**INFORMATION SUPPLIED:**
—————

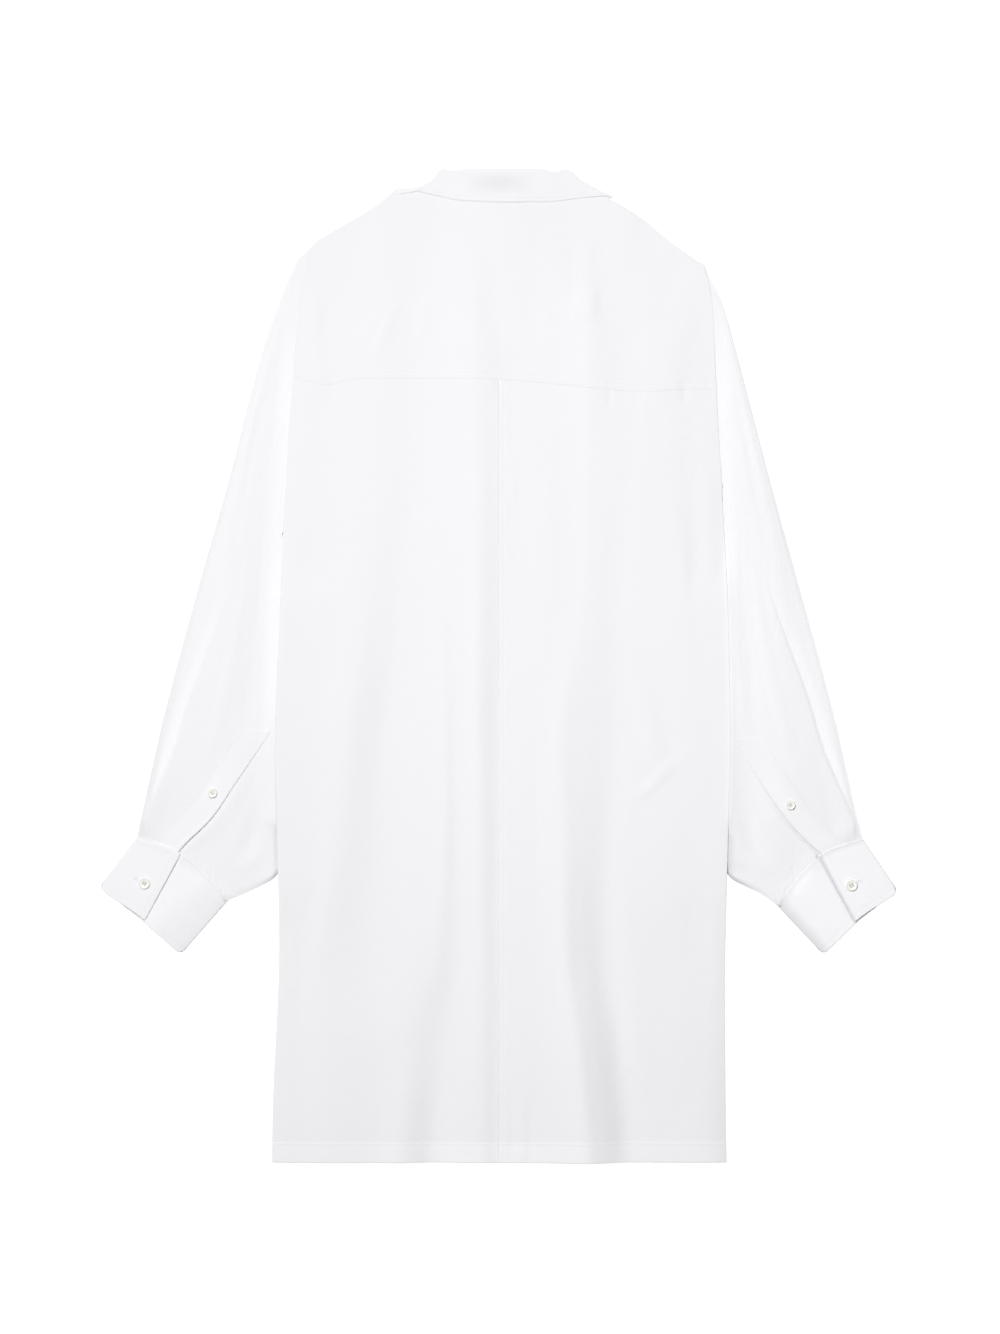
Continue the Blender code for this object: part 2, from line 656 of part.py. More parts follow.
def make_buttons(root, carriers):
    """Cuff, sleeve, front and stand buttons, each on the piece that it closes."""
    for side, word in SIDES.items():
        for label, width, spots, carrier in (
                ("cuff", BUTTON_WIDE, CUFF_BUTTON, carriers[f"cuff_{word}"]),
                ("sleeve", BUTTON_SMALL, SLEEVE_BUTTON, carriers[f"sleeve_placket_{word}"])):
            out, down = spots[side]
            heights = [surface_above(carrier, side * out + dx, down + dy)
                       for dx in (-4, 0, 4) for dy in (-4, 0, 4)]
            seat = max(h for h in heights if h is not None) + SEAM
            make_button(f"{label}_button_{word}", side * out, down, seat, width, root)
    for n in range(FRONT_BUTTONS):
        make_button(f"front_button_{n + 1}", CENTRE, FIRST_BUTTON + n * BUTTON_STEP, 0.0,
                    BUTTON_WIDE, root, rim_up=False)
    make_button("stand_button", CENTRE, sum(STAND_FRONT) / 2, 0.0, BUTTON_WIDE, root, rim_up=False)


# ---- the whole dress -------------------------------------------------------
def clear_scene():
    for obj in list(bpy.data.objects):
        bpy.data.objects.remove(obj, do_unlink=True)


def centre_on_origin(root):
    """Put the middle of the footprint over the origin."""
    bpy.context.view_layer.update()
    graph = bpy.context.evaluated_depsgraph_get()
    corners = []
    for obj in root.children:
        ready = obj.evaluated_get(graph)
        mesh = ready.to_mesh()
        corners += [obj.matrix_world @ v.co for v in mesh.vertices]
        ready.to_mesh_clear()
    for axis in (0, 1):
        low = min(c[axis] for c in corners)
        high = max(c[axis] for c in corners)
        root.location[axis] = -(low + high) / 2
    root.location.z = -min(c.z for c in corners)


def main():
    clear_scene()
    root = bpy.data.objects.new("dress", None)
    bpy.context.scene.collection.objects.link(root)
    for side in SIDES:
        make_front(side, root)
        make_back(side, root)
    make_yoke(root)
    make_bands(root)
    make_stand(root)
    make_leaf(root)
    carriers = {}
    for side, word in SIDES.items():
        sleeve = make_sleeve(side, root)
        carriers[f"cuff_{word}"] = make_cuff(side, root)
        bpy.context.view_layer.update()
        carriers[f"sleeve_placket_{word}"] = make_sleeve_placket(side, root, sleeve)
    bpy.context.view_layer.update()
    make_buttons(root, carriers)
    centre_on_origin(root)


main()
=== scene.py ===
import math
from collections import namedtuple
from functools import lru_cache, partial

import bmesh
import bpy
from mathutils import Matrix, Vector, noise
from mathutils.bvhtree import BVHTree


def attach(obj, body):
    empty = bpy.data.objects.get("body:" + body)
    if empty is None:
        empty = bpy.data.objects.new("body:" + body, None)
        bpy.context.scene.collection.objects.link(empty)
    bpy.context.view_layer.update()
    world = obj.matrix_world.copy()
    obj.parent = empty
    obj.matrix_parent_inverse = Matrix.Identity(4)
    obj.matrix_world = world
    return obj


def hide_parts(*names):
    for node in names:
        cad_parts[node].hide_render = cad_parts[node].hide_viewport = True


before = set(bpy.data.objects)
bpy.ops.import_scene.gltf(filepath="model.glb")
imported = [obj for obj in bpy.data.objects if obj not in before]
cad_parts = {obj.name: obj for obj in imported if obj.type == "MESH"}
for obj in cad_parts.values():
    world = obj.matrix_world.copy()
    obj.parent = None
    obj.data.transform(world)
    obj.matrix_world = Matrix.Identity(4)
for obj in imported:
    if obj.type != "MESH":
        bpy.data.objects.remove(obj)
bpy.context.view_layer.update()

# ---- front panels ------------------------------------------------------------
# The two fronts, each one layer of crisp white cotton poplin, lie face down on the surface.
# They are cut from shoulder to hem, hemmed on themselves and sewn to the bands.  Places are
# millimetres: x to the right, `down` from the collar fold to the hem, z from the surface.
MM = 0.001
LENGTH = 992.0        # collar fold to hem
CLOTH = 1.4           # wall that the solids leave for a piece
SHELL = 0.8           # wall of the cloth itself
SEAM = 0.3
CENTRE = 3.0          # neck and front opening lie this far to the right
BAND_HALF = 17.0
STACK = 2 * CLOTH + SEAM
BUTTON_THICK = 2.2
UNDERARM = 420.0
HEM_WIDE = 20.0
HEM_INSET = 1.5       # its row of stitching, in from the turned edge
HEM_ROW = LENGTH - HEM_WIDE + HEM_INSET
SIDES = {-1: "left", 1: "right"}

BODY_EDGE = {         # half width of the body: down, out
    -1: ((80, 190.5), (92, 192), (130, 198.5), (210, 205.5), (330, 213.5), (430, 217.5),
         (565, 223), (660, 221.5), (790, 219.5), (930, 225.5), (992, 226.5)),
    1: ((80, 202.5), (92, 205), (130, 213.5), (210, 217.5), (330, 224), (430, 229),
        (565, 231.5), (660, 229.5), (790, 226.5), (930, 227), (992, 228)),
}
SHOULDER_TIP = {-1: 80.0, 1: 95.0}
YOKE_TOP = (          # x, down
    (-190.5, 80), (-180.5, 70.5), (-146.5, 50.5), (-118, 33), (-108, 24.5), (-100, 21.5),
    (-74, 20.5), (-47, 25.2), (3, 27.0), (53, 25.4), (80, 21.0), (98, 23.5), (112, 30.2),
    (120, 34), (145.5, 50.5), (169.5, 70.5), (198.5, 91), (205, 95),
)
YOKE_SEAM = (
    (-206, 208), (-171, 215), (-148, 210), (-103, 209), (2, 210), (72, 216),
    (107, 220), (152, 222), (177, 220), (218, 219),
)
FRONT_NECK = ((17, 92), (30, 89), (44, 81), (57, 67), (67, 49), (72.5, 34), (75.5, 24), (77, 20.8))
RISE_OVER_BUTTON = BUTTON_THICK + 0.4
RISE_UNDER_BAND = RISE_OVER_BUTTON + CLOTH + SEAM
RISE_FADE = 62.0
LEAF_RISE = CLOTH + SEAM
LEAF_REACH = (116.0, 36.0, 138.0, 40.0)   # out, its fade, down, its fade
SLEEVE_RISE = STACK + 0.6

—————

**WHAT THE EXERCISE ASKS:** Write the lines again exactly, beginning at the line that has "make_bands(root)" and stopping after the line that has "before = set(bpy.data.objects)"; include no other lines.

**ANSWER BELOW:**
    make_bands(root)
    make_stand(root)
    make_leaf(root)
    carriers = {}
    for side, word in SIDES.items():
        sleeve = make_sleeve(side, root)
        carriers[f"cuff_{word}"] = make_cuff(side, root)
        bpy.context.view_layer.update()
        carriers[f"sleeve_placket_{word}"] = make_sleeve_placket(side, root, sleeve)
    bpy.context.view_layer.update()
    make_buttons(root, carriers)
    centre_on_origin(root)


main()
=== scene.py ===
import math
from collections import namedtuple
from functools import lru_cache, partial

import bmesh
import bpy
from mathutils import Matrix, Vector, noise
from mathutils.bvhtree import BVHTree


def attach(obj, body):
    empty = bpy.data.objects.get("body:" + body)
    if empty is None:
        empty = bpy.data.objects.new("body:" + body, None)
        bpy.context.scene.collection.objects.link(empty)
    bpy.context.view_layer.update()
    world = obj.matrix_world.copy()
    obj.parent = empty
    obj.matrix_parent_inverse = Matrix.Identity(4)
    obj.matrix_world = world
    return obj


def hide_parts(*names):
    for node in names:
        cad_parts[node].hide_render = cad_parts[node].hide_viewport = True


before = set(bpy.data.objects)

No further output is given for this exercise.